# RIP Moses



## bulldog200 (Mar 14, 2011)

Oh my little boy ,you have left me ,you were doing so well ,i am in shock :cryin::cryin: 
you were such a lovly little boy and meant the world and more to me ,
I miss you so much already :cryin:

this is my slideshow for my little moses


----------



## CAstbury (Oct 24, 2010)

Oh no! I feel so sorry for you - after all your dedication and hard work trying to keep him going.
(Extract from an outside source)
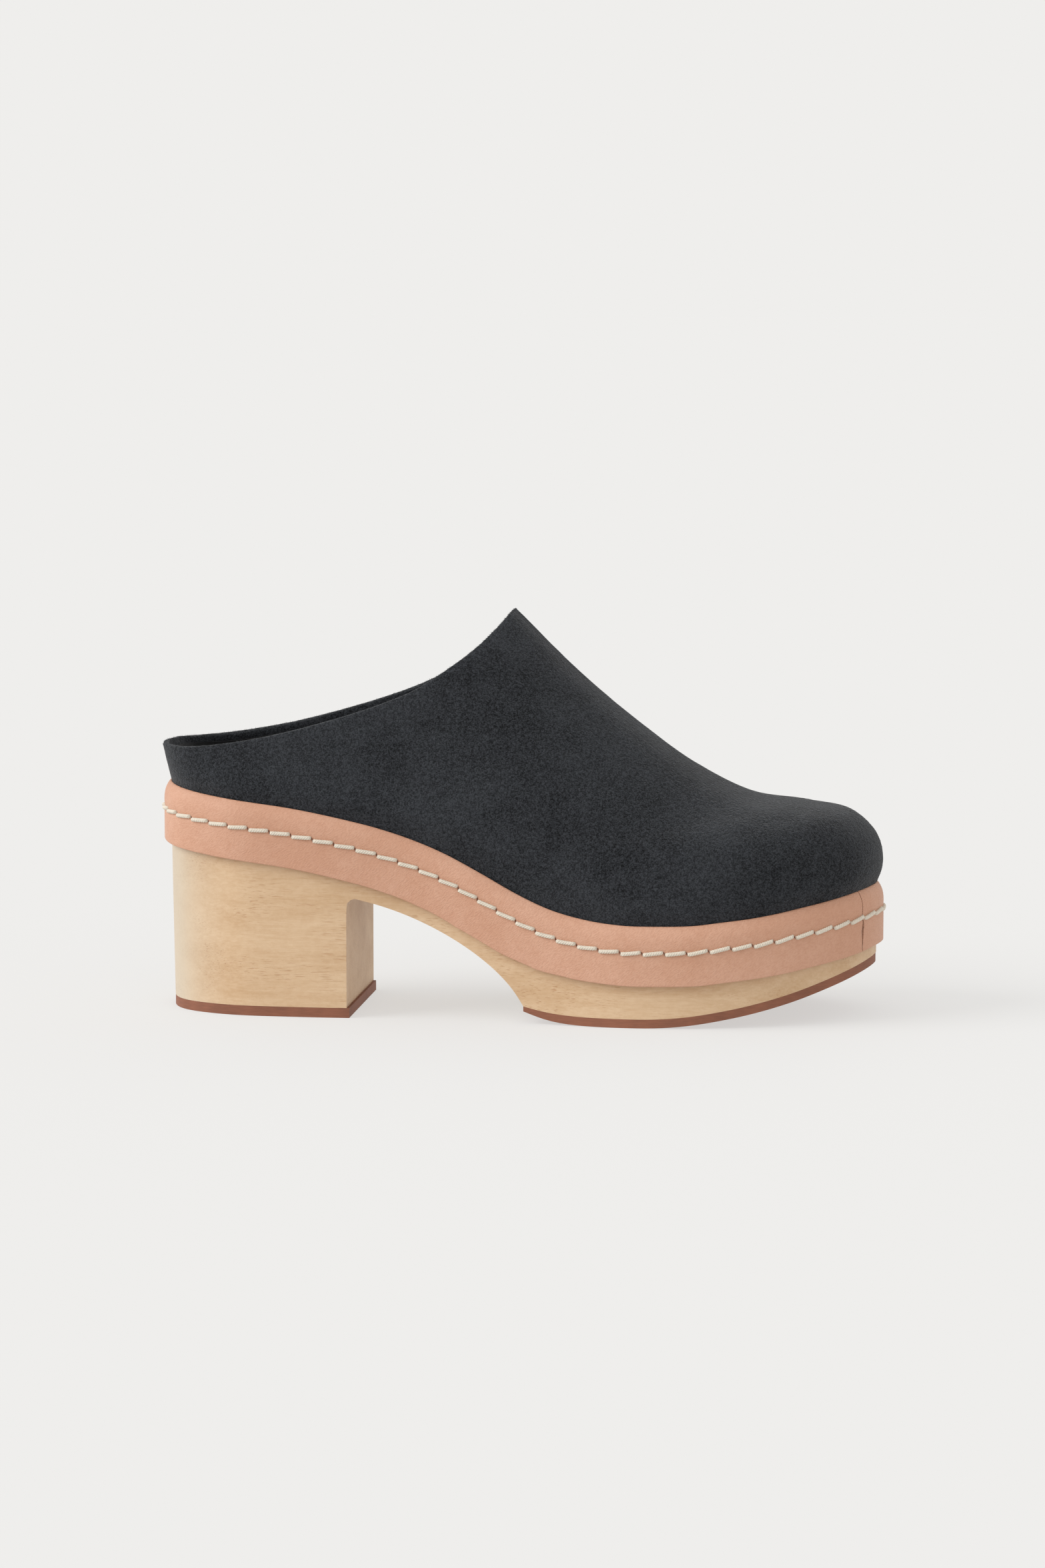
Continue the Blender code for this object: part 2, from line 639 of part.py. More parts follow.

Remember you could not have done more for him 

(((hugs)))


----------



## Amethyst (Jun 16, 2010)

So sorry, my thoughts are with you x


----------



## shells (Jan 16, 2011)

big (((((hugs))))) to you he was such a hansome boy xxx


----------



## CAstbury (Oct 24, 2010)

Your slideshow tribute to little Moses made me cry :cryin:


----------



## manic rose (Mar 12, 2011)

such a beautiful little hamster. you did everything you could for him. r.i.p moses


----------



## bulldog200 (Mar 14, 2011)

CAstbury said:


> Your slideshow tribute to little Moses made me cry :cryin:


I havent stopped crying yet and i already feel really unwell 
I miss him so much ,i burried him in a little box and put a little cross as the headstone :cryin::cryin:


----------



## Jazzy (Apr 15, 2009)

Aww I'm so sorry, he was doing so well too.:crying: You did everything you could for him, but sometimes it just isn't to be.

RIP little Moses. xxx

Just watched the slideshow, he was so gorgeous.:cryin:


----------



## Guest (Apr 27, 2011)

I'm so sorry. you tried your best for him. Tried to play your slideshow but my iPad isn't having it. if you need a chat I'm here.


----------



## katie200 (May 11, 2009)

i am sooooooooooooo sorry for you loss hun hugs RIP MOSE


----------



## paddyjulie (May 9, 2009)

really sorry xx


----------



## bulldog200 (Mar 14, 2011)

Thankyou guys i miss him so much already :cryin:
still in shock that he is gone ,it happened so quickly ,


----------



## Sled dog hotel (Aug 11, 2010)

Im so sorry bulldog, it must have been a shock for you, Im sure he knew he was much loved though, and I know how hard you tried.

Rest in peace little Moses


----------



## bulldog200 (Mar 14, 2011)

I have posted this in rodent too ,i hope you dont mind me posting it here too .

He truly was a well loved hamster and touched many of our hearts:cryin::cryin::cryin: this is such a sad day ,This is a poem i gave to dan when her fish died and someone gave it me when snowdrop died .I am passing it on to little moses 

Do not stand at my grave and weep
I am not there; I do not sleep.
I am a thousand winds that blow,
I am the diamond glints on snow,
I am the sun on ripened grain,
I am the gentle autumn rain.
When you awaken in the morning's hush
I am the swift uplifting rush
Of quiet birds in circled flight. 
I am the soft stars that shine at night. 
Do not stand at my grave and cry, 
I am not there; I did not die.










Here you lie ,no more pain do you know ,you are now free my little boy 
You have touched so many hearts in your short life ,now you can run free on the bridge and mummy will never forget you .And many here loved you too ,you did your best little man you fought like hell and you were so strong ,you tried with every breath you had untill you couldnt fight anymore and peacefully drifted 
Goodbye my treasured soldier


----------



## Tigerneko (Jan 2, 2009)

So sorry xx


----------